The chowder is stocked by R. H. Macy and Company, Ultima Frozen Food Stores of New York City and at the following locker plants: Young and Halstead, Mr. Kisco, New York, Peakskill Frozen Food Industries, 1320 Park Street, Peekskill, New York, Country Life Frozen Foods, Westbury, Long Island, Frostoria Inn, Garden City, Long Island, American Frozen Food Lockers, White Plains, New York, Hubert Hilder Locker Plant, Flemington, New Jersey, and at the Summit Frozen food Lockers, 12 Bank Street, Summit, New Jersey. The price is around 50 cents a carton, fifteen ounces net, chowder for two.

Combination packages of uncooked sea food are ready now for volume production and are on display in the deep-freeze cabinet at the Beaver Brand Frozen Foods. Inc., under the Brooklyn Bridge, 109 Cliff Street, New York City.

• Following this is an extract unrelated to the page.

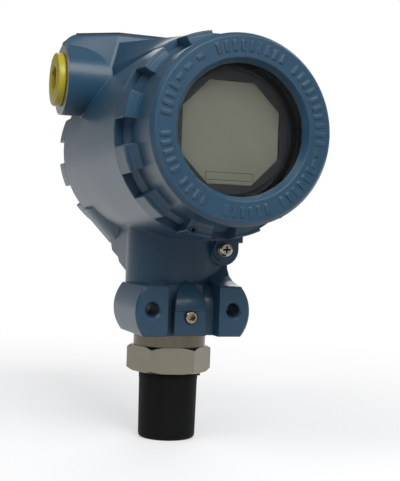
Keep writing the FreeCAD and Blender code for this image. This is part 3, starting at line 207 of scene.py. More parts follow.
class Graph:
    """Short way to add and join nodes in one node tree."""

    def __init__(self, tree: bpy.types.NodeTree) -> None:
        """Keep the tree that the nodes go into."""
        self.tree = tree

    def add(self, kind: str, **settings: object) -> bpy.types.Node:
        """Add a node.

        Args:
            kind: The node's type name.
            **settings: Attributes of the node, such as operation.

        Returns:
            The new node.
        """
        node = self.tree.nodes.new(kind)
        for name, value in settings.items():
            setattr(node, name, value)
        return node

    def join(self, source: bpy.types.NodeSocket, target: bpy.types.NodeSocket) -> None:
        """Link an output to an input."""
        self.tree.links.new(source, target)

    def feed(self, socket: bpy.types.NodeSocket, value: object) -> None:
        """Give an input a link or a plain value.

        Args:
            socket: The input.
            value: Another node's output, or a number, a vector or a colour without opacity.
        """
        if isinstance(value, bpy.types.NodeSocket):
            self.join(value, socket)
        else:
            socket.default_value = rgba(value) if socket.type == "RGBA" else value

    def put(self, node: bpy.types.Node, **values: object) -> None:
        """Give a node's inputs links or plain values.

        Args:
            node: The node.
            **values: Its inputs, by name with underscores for spaces.
        """
        for label, value in values.items():
            self.feed(node.inputs[label.replace("_", " ")], value)

    def math(self, operation: str, first: object, second: object = 0.0,
             clamp: bool = False) -> bpy.types.NodeSocket:
        """Result of a Math node.

        Args:
            operation: The node's operation.
            first: Its first value or link.
            second: Its second value or link.
            clamp: Whether the result stays in 0 to 1.

        Returns:
            The node's output.
        """
        node = self.add("ShaderNodeMath", operation=operation, use_clamp=clamp)
        self.feed(node.inputs[0], first)
        self.feed(node.inputs[1], second)
        return node.outputs[0]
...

Four new meat spreads, Stahl Meyer products, made their debut in time for summer parties; the kinds are tongue, ham, corned beef, and liverwurst. Hearty, and a lot of savory spreading for your money; the liverwurst 21 cents for six ounces, the corned beef and the ham 29 cents, the tongue 23 cents. These prices were noted at Roth's Delicatessen, 166 Second Avenue, but ask for the spreads in your neighborhood store, they are around everywhere. Doctor up these smoothies with one thing and another for the ultra in fancy fixing. Take the ham pâté, for example; add 1 teaspoon chopped onion, ½ teaspoon dry mustard, and about 3 tablespoons mayonnaise, and beat all together. To a tin of the tongue, add 2 tablespoons chopped parsley, 2 tablespoons chopped olives, 2 tablespoons mayonnaise, and a dash of Worcestershire. The corned beef spread is the color of corned beef, of smooth texture but the flavor might be that of any potted meat. This is mightily improved by the addition of 2 tablespoons of chopped green pepper and ¼ cup chili sauce.

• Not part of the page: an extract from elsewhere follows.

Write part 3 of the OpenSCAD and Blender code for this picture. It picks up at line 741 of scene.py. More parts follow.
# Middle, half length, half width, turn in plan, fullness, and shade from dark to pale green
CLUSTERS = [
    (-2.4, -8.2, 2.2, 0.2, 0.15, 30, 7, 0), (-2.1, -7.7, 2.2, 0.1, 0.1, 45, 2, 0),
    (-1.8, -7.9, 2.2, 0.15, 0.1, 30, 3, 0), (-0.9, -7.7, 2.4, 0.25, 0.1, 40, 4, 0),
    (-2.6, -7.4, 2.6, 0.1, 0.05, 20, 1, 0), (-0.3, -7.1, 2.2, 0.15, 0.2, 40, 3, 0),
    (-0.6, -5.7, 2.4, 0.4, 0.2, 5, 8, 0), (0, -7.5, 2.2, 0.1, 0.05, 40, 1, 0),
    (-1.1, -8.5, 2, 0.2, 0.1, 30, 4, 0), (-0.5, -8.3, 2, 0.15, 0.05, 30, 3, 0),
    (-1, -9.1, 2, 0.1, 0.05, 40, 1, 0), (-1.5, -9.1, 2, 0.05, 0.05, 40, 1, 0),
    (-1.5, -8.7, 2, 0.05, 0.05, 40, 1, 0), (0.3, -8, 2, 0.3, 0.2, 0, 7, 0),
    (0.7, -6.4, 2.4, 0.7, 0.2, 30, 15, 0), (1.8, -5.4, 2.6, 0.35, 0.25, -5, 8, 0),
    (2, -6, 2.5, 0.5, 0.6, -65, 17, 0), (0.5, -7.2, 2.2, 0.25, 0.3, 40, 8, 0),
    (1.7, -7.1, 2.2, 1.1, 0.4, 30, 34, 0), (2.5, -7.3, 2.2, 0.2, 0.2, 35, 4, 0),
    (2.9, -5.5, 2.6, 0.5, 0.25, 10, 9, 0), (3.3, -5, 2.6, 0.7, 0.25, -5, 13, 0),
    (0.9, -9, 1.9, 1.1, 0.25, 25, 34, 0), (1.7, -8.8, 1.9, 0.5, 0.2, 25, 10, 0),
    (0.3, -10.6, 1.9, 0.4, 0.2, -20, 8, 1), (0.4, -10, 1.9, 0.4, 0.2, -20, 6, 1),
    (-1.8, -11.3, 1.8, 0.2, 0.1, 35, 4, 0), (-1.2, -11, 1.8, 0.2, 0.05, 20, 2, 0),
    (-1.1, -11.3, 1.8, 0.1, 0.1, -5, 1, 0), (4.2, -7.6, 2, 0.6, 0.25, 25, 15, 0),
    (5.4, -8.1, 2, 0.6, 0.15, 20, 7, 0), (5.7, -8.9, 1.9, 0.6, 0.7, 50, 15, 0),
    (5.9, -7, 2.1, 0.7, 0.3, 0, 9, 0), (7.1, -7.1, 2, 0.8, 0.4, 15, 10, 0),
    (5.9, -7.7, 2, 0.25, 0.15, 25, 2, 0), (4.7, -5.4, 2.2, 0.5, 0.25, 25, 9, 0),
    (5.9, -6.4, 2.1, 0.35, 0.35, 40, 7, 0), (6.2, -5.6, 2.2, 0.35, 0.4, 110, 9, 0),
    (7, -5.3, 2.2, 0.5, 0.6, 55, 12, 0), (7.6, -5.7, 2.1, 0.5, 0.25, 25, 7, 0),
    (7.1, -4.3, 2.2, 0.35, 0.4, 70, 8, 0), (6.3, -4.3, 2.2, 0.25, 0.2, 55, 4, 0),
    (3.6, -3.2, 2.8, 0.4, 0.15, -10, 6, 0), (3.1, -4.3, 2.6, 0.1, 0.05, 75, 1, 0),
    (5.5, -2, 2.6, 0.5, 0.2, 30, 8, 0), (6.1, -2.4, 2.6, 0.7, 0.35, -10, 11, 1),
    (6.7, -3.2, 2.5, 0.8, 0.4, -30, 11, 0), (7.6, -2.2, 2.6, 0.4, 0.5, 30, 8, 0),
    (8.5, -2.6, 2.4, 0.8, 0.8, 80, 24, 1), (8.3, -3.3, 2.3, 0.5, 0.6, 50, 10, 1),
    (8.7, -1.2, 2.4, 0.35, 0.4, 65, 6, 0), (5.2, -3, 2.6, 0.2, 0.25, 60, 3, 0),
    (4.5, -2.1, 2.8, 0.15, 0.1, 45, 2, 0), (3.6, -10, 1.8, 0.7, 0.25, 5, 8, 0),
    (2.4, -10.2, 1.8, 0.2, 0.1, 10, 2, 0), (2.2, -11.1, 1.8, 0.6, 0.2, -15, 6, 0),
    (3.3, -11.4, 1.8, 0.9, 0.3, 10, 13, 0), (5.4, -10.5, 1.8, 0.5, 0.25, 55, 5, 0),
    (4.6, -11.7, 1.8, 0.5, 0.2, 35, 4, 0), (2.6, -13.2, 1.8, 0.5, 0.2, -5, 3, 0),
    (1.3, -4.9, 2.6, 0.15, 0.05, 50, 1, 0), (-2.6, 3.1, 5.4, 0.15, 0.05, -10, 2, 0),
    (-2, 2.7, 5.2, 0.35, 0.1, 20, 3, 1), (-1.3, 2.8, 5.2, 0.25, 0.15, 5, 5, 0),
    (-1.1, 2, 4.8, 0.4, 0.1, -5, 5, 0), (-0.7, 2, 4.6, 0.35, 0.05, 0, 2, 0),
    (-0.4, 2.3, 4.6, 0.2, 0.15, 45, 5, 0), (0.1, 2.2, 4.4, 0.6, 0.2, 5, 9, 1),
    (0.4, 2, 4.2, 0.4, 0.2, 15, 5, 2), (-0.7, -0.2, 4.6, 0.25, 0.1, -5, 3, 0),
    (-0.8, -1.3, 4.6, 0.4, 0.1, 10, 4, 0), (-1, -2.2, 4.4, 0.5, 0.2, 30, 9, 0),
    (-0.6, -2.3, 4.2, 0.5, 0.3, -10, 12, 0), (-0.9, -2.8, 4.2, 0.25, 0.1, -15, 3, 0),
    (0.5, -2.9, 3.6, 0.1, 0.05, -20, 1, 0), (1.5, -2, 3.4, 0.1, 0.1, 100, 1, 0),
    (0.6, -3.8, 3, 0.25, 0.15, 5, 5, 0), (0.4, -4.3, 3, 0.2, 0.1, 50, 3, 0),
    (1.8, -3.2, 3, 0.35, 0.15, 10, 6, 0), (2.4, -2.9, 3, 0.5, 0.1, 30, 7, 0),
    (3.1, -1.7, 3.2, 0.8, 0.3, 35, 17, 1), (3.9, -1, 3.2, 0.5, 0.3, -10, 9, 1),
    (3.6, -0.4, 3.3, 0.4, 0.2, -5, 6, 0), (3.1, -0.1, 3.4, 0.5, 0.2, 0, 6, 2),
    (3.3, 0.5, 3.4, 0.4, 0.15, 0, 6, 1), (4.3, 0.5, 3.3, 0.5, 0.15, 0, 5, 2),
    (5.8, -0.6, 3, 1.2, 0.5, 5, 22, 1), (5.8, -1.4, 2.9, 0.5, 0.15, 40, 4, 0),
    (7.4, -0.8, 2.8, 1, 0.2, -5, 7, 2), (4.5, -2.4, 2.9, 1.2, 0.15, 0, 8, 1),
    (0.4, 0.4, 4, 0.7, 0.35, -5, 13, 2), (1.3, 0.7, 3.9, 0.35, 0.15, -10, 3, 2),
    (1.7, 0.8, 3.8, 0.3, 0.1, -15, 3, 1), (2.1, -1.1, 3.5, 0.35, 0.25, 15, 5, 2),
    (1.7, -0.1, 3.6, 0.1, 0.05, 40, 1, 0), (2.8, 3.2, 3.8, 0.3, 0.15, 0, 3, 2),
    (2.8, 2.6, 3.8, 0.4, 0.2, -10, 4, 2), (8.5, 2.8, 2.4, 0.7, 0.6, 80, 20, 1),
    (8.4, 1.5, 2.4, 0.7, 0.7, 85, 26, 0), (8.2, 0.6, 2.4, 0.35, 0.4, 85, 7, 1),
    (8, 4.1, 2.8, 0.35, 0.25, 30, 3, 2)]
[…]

At drinking parties of the “free-for-all” type, it's really a wasste of money to serve de luxe pâtés. Once the taste buds are dulled by demon rum, they can't distinguish corned beef spread from pâté de foie gras. Okay! if you say so, you can! But you, my friend, are one in a hundred.

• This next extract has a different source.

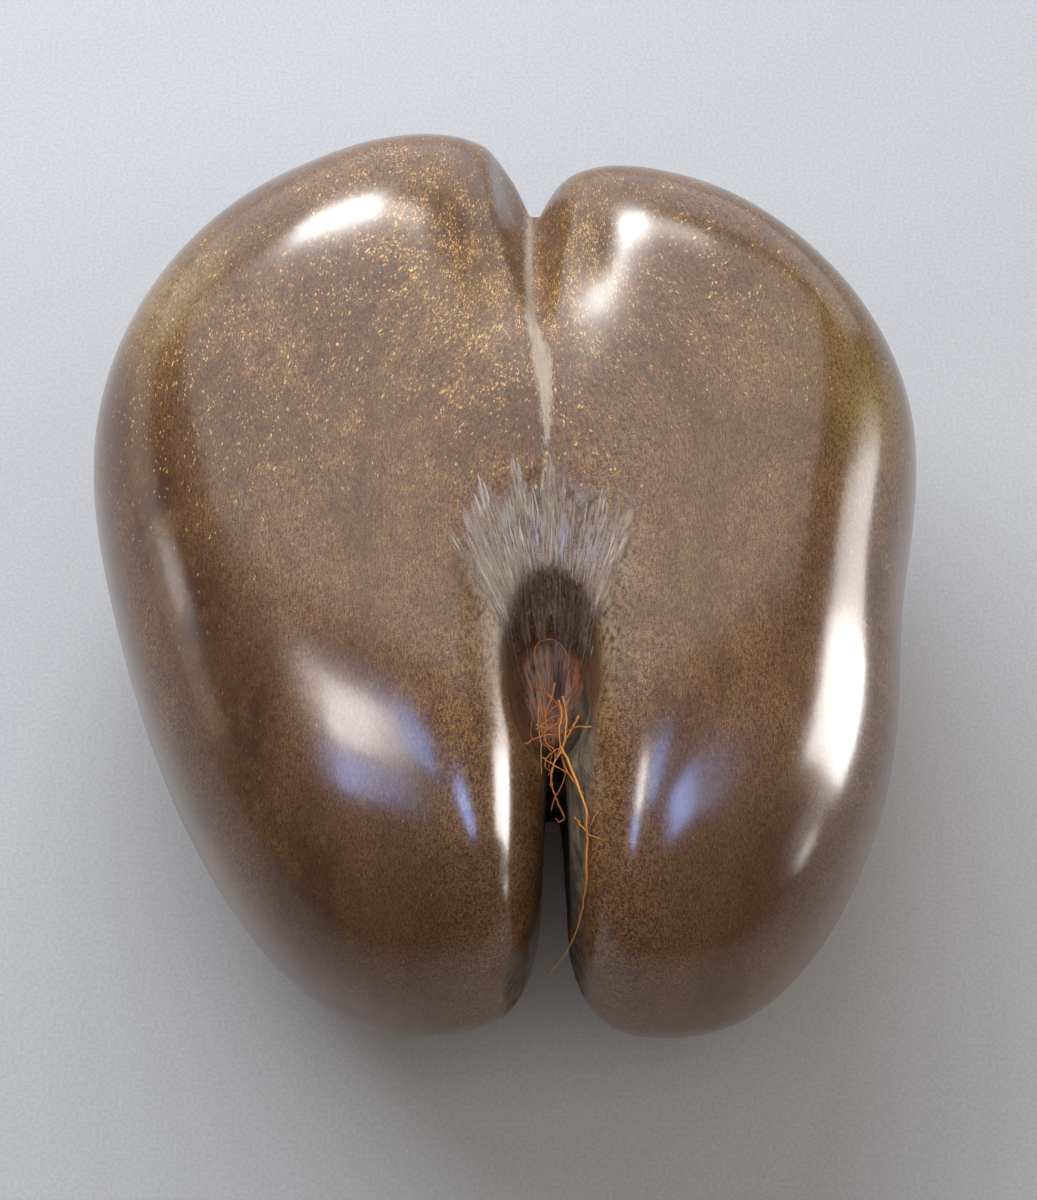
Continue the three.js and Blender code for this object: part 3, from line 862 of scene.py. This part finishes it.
def huskMaterial():
    material, g, shader = newMaterial("huskFibre")
    where = g.node("TexCoord", None, None, "Object")
    color = g.attribute("strandTone").mix(husk["root"], husk["tip"])
    worn = where.stretched(*husk["worn"]).noise(2, 0.6)
    color = (worn.step(0.55, 0.7) * 0.5).mix(color, husk["root"])
    plug(color, shader, "Base Color")
    shader.inputs["Roughness"].default_value = husk["roughness"]
    return material


# Splinters of torn fibre that stand a little off the scar
splinter = {
    "count": 56,
    "within": 0.94,  # of the torn part of the fan
    "halfWidth": (0.14, 0.42),
    "narrowest": 0.06,
    "flatness": 0.35,
    "length": (6, 18),
    "tipPastRim": 4,
    "tipPastEnd": 1,
    "rootPastRim": -6,
    "lift": (0.05, 0.6),
    "sway": 0.03,
    "sunk": 0.25,
    "step": 2.2,
    "sides": 5,
    "heights": (100, 160, 0.1),  # where the seed's face is looked for
    "pale": tone(206, 196, 178),
    "dark": tone(150, 130, 112),
    "streaks": (1600, 120, 900),
    "roughness": 0.75,
    "bump": 0.6,
    "bumpDepth": 0.3,
}


def heightAt(x, y):  # of the seed's face over a place
    z = np.arange(*splinter["heights"])
    points = np.stack([np.full(len(z), x), np.full(len(z), y), z], 1)
    return z[len(z) - 1 - np.argmax((seedField(points) < 0)[::-1])]


def splinterPiece():
    whole = bmesh.new()
    draw = random.Random(17)
    for _ in range(splinter["count"]):
        angle = draw.uniform(*scar["torn"]) * splinter["within"]
        rim, end = scarReach(angle)
        tip = draw.uniform(rim + splinter["tipPastRim"], end + splinter["tipPastEnd"])
        start = max(tip - draw.uniform(*splinter["length"]), rim + splinter["rootPastRim"])
        lift = draw.uniform(*splinter["lift"])
        sway = draw.uniform(-splinter["sway"], splinter["sway"])
        path = []
        count = max(3, round((tip - start) / splinter["step"]))
        for n in range(count + 1):
            share = n / count
            distance = start + (tip - start) * share
            turned = angle + sway * share**2
            x = scar["centre"][0] + distance * math.sin(turned)
            y = scar["centre"][1] + distance * math.cos(turned)
            place = np.array([[x, y, heightAt(x, y)]])
            raised = fineRelief(*place.T)[0]
            path.append((x, y, place[0, 2] + 0.5 * raised - splinter["sunk"] + lift * share**2))
        width = draw.uniform(*splinter["halfWidth"])
        radii = [width * (0.5 + share * 1.6 - share**2 * 1.7) * mm for share in np.linspace(0, 1, len(path))]
        radii = [max(radius, splinter["narrowest"] * mm) for radius in radii]
        flatness = splinter["flatness"]
        sweepStrand(whole, toFrame(np.array(path)), radii, splinter["sides"], flatness, draw.random())
    piece = makeMesh("scar_splinters", whole)
    print("scar splinters:", len(piece.data.polygons), "faces")
    return piece


def splinterMaterial():
    material, g, shader = newMaterial("tornFibre")
    where = g.node("TexCoord", None, None, "Object")
    streaks = where.stretched(*splinter["streaks"]).noise(3, 0.6)
    color = g.attribute("strandTone").mix(splinter["dark"], splinter["pale"])
    color = (streaks.step(0.55, 0.4) * 0.6).mix(color, splinter["dark"])
    plug(color, shader, "Base Color")
    shader.inputs["Roughness"].default_value = splinter["roughness"]
    plug(bumped(g, splinter["bump"], splinter["bumpDepth"], streaks), shader, "Normal")
    return material


def finish(piece, material, slot, *nodes):
    piece.data.materials.append(material)
    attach(piece, "root")
    if nodes:
        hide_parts(*nodes)


# The studio: a pale floor, soft light from the left and behind, and windows that show in the polish
studio = {
    "floor": tone(212, 213, 217),
    "floorFleck": tone(198, 200, 206),
    "floorHalf": 3.0,
    "floorRoughness": 0.9,
    "floorShine": 0.2,
    "weave": (900, 900, 900),
    "bump": 0.15,
    "bumpDepth": 0.3,
    "room": (1.0, 0.93, 0.84),
    "roomLight": 0.17,
    "overhead": 0.8,  # past this slope a window is a skylight, with its height along Y
    # Where each stands in the seed's own frame, what it faces, its width, height, roll and brightness.
    # The last value says whether it lights the room, shows in the polish or does both.
    "windows": {
        "sky": ((-330, 720, 900), (0, 0, 80), 1300, 700, 0, 5, (0.9, 0.95, 1.0), "lights"),
        "lamp": ((150, -450, 1500), (60, -150, 0), 1400, 800, 0, 1.15, (1.0, 0.95, 0.88), "lights"),
        "leftWall": ((-800, 180, 180), (0, 0, 60), 800, 260, 0, 1.2, (1.0, 0.93, 0.82), "both"),
        "rightWall": ((850, -50, 250), (0, -30, 60), 900, 300, 0, 1.6, (1.0, 0.98, 0.97), "both"),
        "backWall": ((0, 1100, 300), (0, 100, 130), 2600, 800, 0, 1.6, (0.88, 0.94, 1.0), "shows"),
        "ceiling": ((-100, 720, 1150), (0, 30, 140), 1700, 900, 0, 1.6, (0.97, 0.97, 1.0), "shows"),
        "farLeft": ((-88, 391, 383), (-40, 85, 130), 116, 62, 0, 32, (0.98, 1.0, 1.0), "shows"),
        "farRight": ((24, 391, 404), (-20, 85, 130), 110, 46, -8, 9, (1.0, 0.98, 0.9), "shows"),
        "right": ((700, -50, 290), (60, -80, 140), 280, 520, 0, 20, (1.0, 0.99, 0.97), "shows"),
        "rightFar": ((700, 120, 280), (40, -60, 140), 230, 400, 0, 7, (1.0, 0.99, 0.97), "shows"),
        "rightLow": ((700, -356, 130), (80, -112, 127), 90, 90, 0, 8, (1.0, 0.99, 0.97), "shows"),
        "oval": ((-700, 40, 267), (-100, -30, 140), 90, 160, 0, 4, (1.0, 0.98, 0.96), "shows"),
        "overLeft": ((-515, -110, 1580), (-52, -72, 148), 150, 380, -22, 28, (1.0, 0.97, 0.98), "shows"),
        "overLeftCool": ((-670, -490, 1580), (-50, -90, 146), 170, 310, -22, 19, (0.36, 0.52, 1.0), "shows"),
        "overMiddle": ((-187, -80, 1580), (-30, -80, 148), 240, 343, -15, 11, (0.25, 0.47, 1.0), "shows"),
        "overRight": ((417, -413, 1580), (45, -98, 144), 300, 480, 34, 15, (0.34, 0.5, 1.0), "shows"),
    },
}


def buildStudio():
    bm = bmesh.new()
    bmesh.ops.create_grid(bm, x_segments=1, y_segments=1, size=studio["floorHalf"])
    floor = makeMesh("floor", bm)
    material, g, shader = newMaterial("paper")
    where = g.node("TexCoord", None, None, "Object")
    weave = where.stretched(*studio["weave"]).noise(3, 0.6)
    plug(weave.step(0.3, 0.7).mix(studio["floor"], studio["floorFleck"]), shader, "Base Color")
    shader.inputs["Roughness"].default_value = studio["floorRoughness"]
    shader.inputs["Specular IOR Level"].default_value = studio["floorShine"]
    plug(bumped(g, studio["bump"], studio["bumpDepth"], weave), shader, "Normal")
    floor.data.materials.append(material)
    world = bpy.data.worlds.new("room")
    world.use_nodes = True
    world.node_tree.nodes["Background"].inputs["Color"].default_value = (*studio["room"], 1)
    world.node_tree.nodes["Background"].inputs["Strength"].default_value = studio["roomLight"]
    bpy.context.scene.world = world
    for name, (place, facing, width, height, roll, brightness, color, use) in studio["windows"].items():
        light = bpy.data.lights.new(name, "AREA")
        light.shape = "RECTANGLE"
        light.size, light.size_y = width * mm, height * mm
        light.energy = brightness * math.pi * light.size * light.size_y
        light.color = color
        window = bpy.data.objects.new(name, light)
        start, end = Vector(toFrame(np.array(place))), Vector(toFrame(np.array(facing)))
        out = (start - end).normalized()
        upward = Vector((0, 1, 0) if out.z > studio["overhead"] else (0, 0, 1))
        side = upward.cross(out).normalized()
        turn = Matrix((side, out.cross(side), out)).transposed().to_4x4()
        window.matrix_world = Matrix.Translation(start) @ turn @ Matrix.Rotation(math.radians(roll), 4, "Z")
        window.visible_diffuse = use != "shows"
        window.visible_glossy = use != "lights"
        bpy.context.scene.collection.objects.link(window)


def buildCamera():
    lens = bpy.data.cameras.new("camera")
    lens.lens = camera["lens"]
    lens.sensor_width = camera["film"]
    lens.clip_end = camera["clipEnd"]
    eye = bpy.data.objects.new("camera", lens)
    start, _ = pixelRay(*(side / 2 for side in camera["pixels"]))
    eye.location = toFrame(start)
    eye.rotation_euler = (math.radians(90 - camera["elevation"]), 0, 0)
    bpy.context.scene.collection.objects.link(eye)
    bpy.context.scene.camera = eye


buildCamera()
buildStudio()
print("studio ready")
finish(nutPiece(), shellMaterial(), "polished_shell", "nut")
finish(huskPiece(), huskMaterial(), "husk_fibre", "husk_fibres")
finish(splinterPiece(), splinterMaterial(), "husk_fibre")
bpy.context.scene.view_settings.view_transform = "Standard"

Heat-resisting eggs are the big talk with poultry men. A line of chickens has been bred by the U.S. Department of Agriculture to lay eggs that keep to A-1 table quality for a period of two weeks at a temperature of 100 degrees F. The eggs are infertile, of course, or at that heat, chicks would be hatching. The Department of Scientists has developed another type of chicken which lays eggs with whites thicker than usual, superior for poaching. A third line has been bred to produce eggs tough-shelled to stand the rigors of shipping.

Mrs. George Wayne's spaghetti meat sauce, handy on the shelf, is a now-and-then solution for the meat hunt problem. A feast for the eye, a delight for the nose, a sauce all fragrant with hunger smells, a sauce meaty and rich, one long simmered. The meat is a combination of ground beef and pork, the hogs raised right at home on the Wayne farm. Onions in it—lots of onions; garlic—lots of garlic; green pepper, parsley, homemade tomato paste. Mrs. Wayne goes easy when it comes to the spicing, there's just a speck of cayenne. “No one,” she says, “wants to burn his throat out eating spaghetti.”

This homemade sauce is packed in pint jars, sells two for $1.30, postage prepaid. Address Mrs. George Wayne, Freemont Center, New York.